Coronavirus pandemic shreds global sporting calendar
US PGA to continue without spectators while men’s tennis, NBA and NHL all suspended
The global sporting calendar has been shredded by the coronavirus pandemic, with men’s tennis shut down for six weeks, the NBA having announced a suspension until further notice, and the Australian Grand Prix postponed.
Poignantly, the Olympic flame was lit in ancient Olympia but the road to the Tokyo Olympics appears, at present, a distant one with the spread of the virus impacting across all sports.
Men’s tennis’s ATP Tour announced that no tournaments would take place until after April 20th at the earliest, wiping out the prestigious Miami Open and Monte Carlo Open as well as tournaments in Houston and Marrakech.
“This is not a decision that was taken lightly and it represents a great loss for our tournaments, players, and fans worldwide,” the ATP’s chairman Andrea Gaudenzi said.
“However we believe this is the responsible action needed at this time in order to protect the health and safety of our players, staff, the wider tennis community and general public health in the face of this global pandemic.”
Earlier this week the Indian Wells tournament was cancelled, while the International Tennis Federation postponed the revamped Fed Cup Finals set for Budapest in April.
The National Basketball Association (NBA) took the decision on Wednesday to suspend the season until further notice after two Utah Jazz players tested positive for virus, also known as Covid-19.
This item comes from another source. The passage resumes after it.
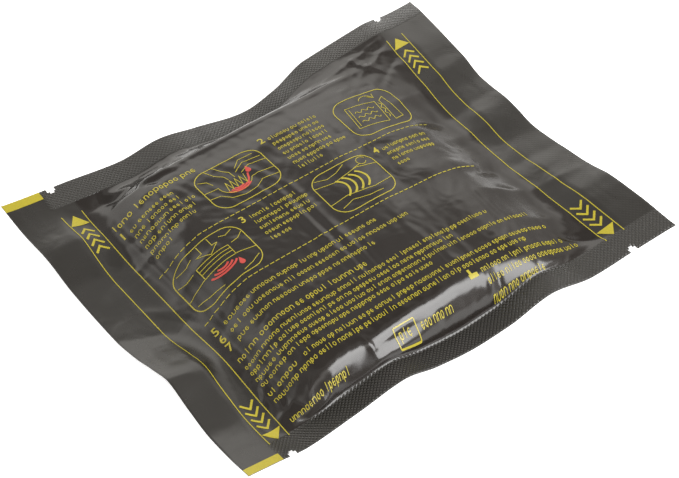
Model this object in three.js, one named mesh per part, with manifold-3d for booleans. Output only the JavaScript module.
import * as THREE from "three";
import { mergeVertices } from "three/addons/utils/BufferGeometryUtils.js";
import Module from "manifold-3d";

// A strip of hemostatic gauze, Z-folded and sealed in a flat film pouch.
// Millimetres. X runs along the pouch, Y from its near side to its far side, Z is up.
// The origin is under the middle of the pouch, on the surface that it lies on.

// Driving dimensions of the pouch
const pouchLength = 140;
const pouchWidth = 114;
const webThick = 0.35;
const webGap = 0.3;
const sideSeal = 7;
const endSeal = 10;

// How far the middle of each edge is drawn in by the pad, and how high the edges wave
const drawFar = 5;
const drawNear = 2;
const drawLeft = 0.6;
const drawRight = 4.5;
const drawPower = 0.8;
const rimLift = 8.6;

// Tear notches in the long sides
const notchWidth = 2.8;
const notchDepth = 2;
const notchFromEnd = 14;

// The gauze and the pad that it is folded into
const gauzeWidth = 76;
const padLength = 91.3;
const layers = 19;
const plyThick = 0.56;
const plyGap = 0.14;
const padClear = 0.3;
const padFromMiddleX = -1;
const padFromMiddleY = -2;
const cornerRoll = 0.6;

// Heights of the interface between the webs along the four edges.
// Columns: share of the way along the edge, share of the lift.
// The long edges run from the left end, the short ones from the far side.
const RIM_SHARES = {
  far: [
    [0, 0.65], [0.12, 0.64], [0.25, 0.52], [0.34, 0.74], [0.43, 0.47], [0.55, 0.09],
    [0.62, 0.34], [0.7, 0.91], [0.85, 1], [0.93, 0.76], [1, 0.62],
  ],
  near: [
    [0, 0.66], [0.06, 0.44], [0.14, 0.2], [0.25, 0.34], [0.35, 0.55], [0.43, 0.2],
    [0.52, 0.02], [0.6, 0.12], [0.7, 0.51], [0.8, 0.21], [0.9, 0.38], [1, 0.56],
  ],
  left: [
    [0, 0.65], [0.1, 0.41], [0.2, 0.34], [0.3, 0.08], [0.4, 0], [0.47, 0], [0.55, 0.2],
    [0.63, 0.59], [0.69, 0.81], [0.77, 0.57], [0.85, 0.38], [0.92, 0.45], [1, 0.66],
  ],
  right: [
    [0, 0.62], [0.06, 0.78], [0.15, 0.81], [0.25, 0.74], [0.33, 0.55], [0.43, 0.64],
    [0.54, 0.44], [0.65, 0.58], [0.72, 0.64], [0.8, 0.84], [0.88, 0.81], [1, 0.56],
  ],
};

// Height of the pad's upper side. Columns: share along it, share of its full height.
// The left end is blunt, and the right end thins out where the folds are staggered.
const CROWN_SHARES_ALONG = [
  [0, 0.35], [0.04, 0.62], [0.08, 0.8], [0.12, 0.91], [0.17, 0.94], [0.3, 0.965],
  [0.42, 0.985], [0.6, 1], [0.7, 0.945], [0.78, 0.915], [0.865, 0.78], [0.945, 0.51],
  [1, 0.325],
];
const CROWN_SHARES_ACROSS = [[0, 0.88], [0.1, 0.95], [0.3, 1], [0.7, 1], [0.9, 0.96], [1, 0.88]];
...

“The NBA will use this hiatus to determine next steps for moving forward in regard to the coronavirus pandemic,” a statement said.
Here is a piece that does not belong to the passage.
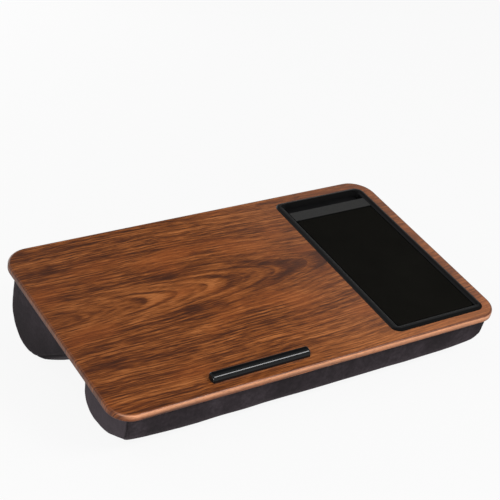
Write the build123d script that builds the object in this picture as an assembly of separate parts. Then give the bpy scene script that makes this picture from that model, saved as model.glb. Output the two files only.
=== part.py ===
from build123d import *
from dataclasses import dataclass
import math
import os

# Lap desk: a thin walnut-look board carried on two sewn fabric bolsters, with a moulded tray
# (mouse pad and phone slot) let into its right side and a stop ledge near its front edge.
#
# Every piece is first drawn in the board's own frame: X runs left to right, Y front to back,
# Z along the board's normal, with the origin at the middle of the board's top face. The
# finished pieces are then tilted about X and stood on the floor, because the rear bolster is
# the deeper one. All lengths are in millimetres and all angles in degrees.

# ---------------------------------------------------------------- driving dimensions
BOARD_TILT = 10.0                # the rear edge stands higher than the front edge
BOARD_LENGTH = 536.0
BOARD_DEPTH = 306.0
BOARD_THICKNESS = 9.0
BOARD_FRONT_CORNER_RADIUS = 27.5
BOARD_REAR_CORNER_RADIUS = 32.0
BOARD_TOP_EDGE_RADIUS = 3.0
BOARD_BOTTOM_EDGE_RADIUS = 1.2
FOIL_THICKNESS = 0.5

LINING_THICKNESS = 0.8
LINING_INSET = 4.0               # margin of bare board round the lining

TRAY_WIDTH = 142.4               # outer size of the rim bead, left to right
TRAY_SIDE_MARGIN = 14.8          # from the bead to the board's right edge
TRAY_FRONT_MARGIN = 13.3         # from the bead to the board's front edge
TRAY_REAR_MARGIN = 16.1          # from the bead to the board's rear edge
TRAY_CORNER_RADIUS = 12.0
BEAD_WIDTH = 10.0
BEAD_HEIGHT = 2.0
BEAD_OVERLAP = 3.5               # how far the bead lies over the board's face
TRAY_CLEARANCE = 0.3             # gap between the tray's body and the recess wall
TRAY_BODY_DEPTH = 4.2            # the body's underside, below the board's face
TRAY_FLOOR_THICKNESS = 1.5
CROSSBAR_WIDTH = 18.2
CROSSBAR_RISE = 0.6              # crossbar's top above the board's face
CROSSBAR_EDGE_RADIUS = 0.5
TROUGH_WIDTH = 19.0              # phone trough, front to back at its mouth
TROUGH_DEPTH = 7.0               # trough's floor, below the board's face
TROUGH_WALL = 1.5
TROUGH_DRAFT = 2.0               # how far the trough's walls close in towards its floor
TROUGH_REAR_CORNER_RADIUS = 9.0
TROUGH_FRONT_CORNER_RADIUS = 3.0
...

Basketball’s world governing body Fiba is suspending all its competitions from Friday onwards, while EuroLeague Basketball is also suspended until further notice. A member of Real Madrid’s basketball team tested positive for the virus.
Formula One’s season-opening race in Australia has been postponed in the wake of British team McLaren withdrawing from the event after a team member tested positive for coronavirus, the PA news agency understands.
The decision was taken following a crisis two-hour summit involving F1’s under-fire hierarchy, its governing body, the FIA, and a number of the sport’s team principals in Melbourne.
Formula One world champion Lewis Hamilton had earlier criticised the decision to press ahead with the event. “I am very, very surprised we are here,” he said. “It’s great we have races but it’s shocking we are sitting in this room.”
Meanwhile, PGA Tour commissioner Jay Monahan has defended the decision to allow tournaments to continue during the coronavirus pandemic. While other sports in the US have been suspended or cancelled in response to the outbreak, PGA Tour events will go ahead as planned without spectators on site.
The policy takes effect from Friday’s second round of the Players Championship and continues until the Masters on April 9th, which is understood to be considering its own response to the rapidly-evolving situation.
Asked why the PGA Tour had not followed the lead of Major League Soccer and the NBA in shutting down entirely, Monahan told a press conference: “If you look at our venues, obviously we are an outdoor sport and here at TPC Sawgrass our players are making their way over 400 acres.
“Over the course of a round our players do socially distance themselves, so we felt like by taking the step to address the problem with our fans, we’re in a position where we can continue to operate the events, as of right now.”
A statement from the International Olympic Committee on Thursday reaffirmed its commitment to the 2020 Games in Tokyo going ahead as scheduled, starting on July 24th.
“With 19 weeks before the opening ceremony of the Olympic Games Tokyo 2020, the many measures being taken now by authorities all around the world give us confidence and keep us fully committed to delivering Olympic Games that can bring the world together in peace.”
NHL commissioner Gary Bettman announced the North American hockey league had temporarily suspended its season in a statement issued after a conference call with the board of governors while Major League Baseball is set to delay the start of the regular season.